Через несколько лет я столкнулся с ней в Таврическом саду, она сидела на скамейке и читала «Яму». Для меня это был пройденный этап. Я уже осваивал на английском «Любовника леди Чаттерлей».

По окончании девятого класса я в последний раз выехал вместе с матерью на летние каникулы, теперь уже на Украину, где жили под Винницей какие-то старые знакомые, обещавшие изобилие дешевых овощей и фруктов.

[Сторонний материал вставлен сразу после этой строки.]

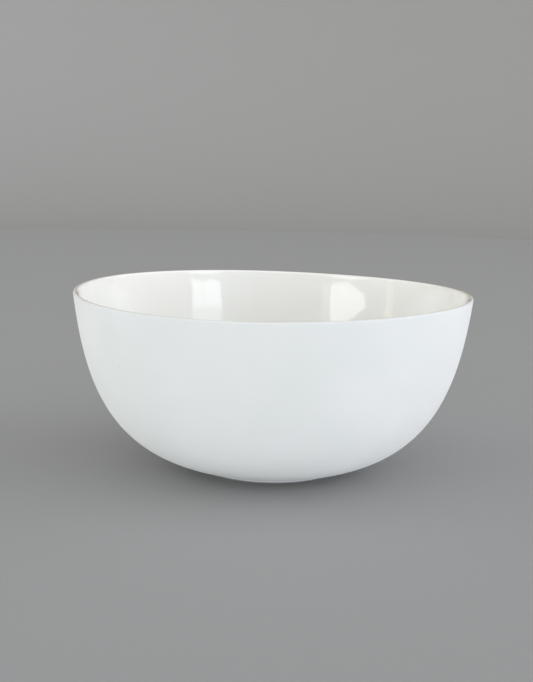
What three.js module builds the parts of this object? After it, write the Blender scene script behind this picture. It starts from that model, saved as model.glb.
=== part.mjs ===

Образ жизни местных определяла сахарная свекла и маленький завод, где многие из них работали. Наши гостеприимные хозяева оказались заядлыми самогонщиками. По вечерам в хате они засыпали украденный на заводе сахар в огромные чаны и варили свое зелье. Я наблюдал, как начинал капать первач, и однажды меня угостили этой отравой. Раньше мне не приходилось пробовать спиртного. Отец не проявлял к нему никакого интереса, мать — тем более. Отец, кстати, и не курил. Незадолго до отъезда на юг, уже почти взрослый, я купил пачку папирос и, стоя возле унаследованного от петербургской бабушки старинного трюмо, закурил. Не успел я оценить эффект, который смогу произвести на своих приятелей с папироской в зубах, как сзади скрипнула дверь. Моментально я выбросил окурок в приоткрытое окно. Вошедший в комнату отец, потянув носом воздух, спросил, кто здесь курил. Я пожал плечами, заметив, что, возможно, запах идет с улицы. Не говоря ни слова, отец вышел из комнаты, спустился по лестнице вниз, подобрал на улице еще не угасшую папиросу и вернулся в дом. Также не говоря ни слова, он закатил мне мощную оплеуху. С тех пор у меня не возникало желания курить.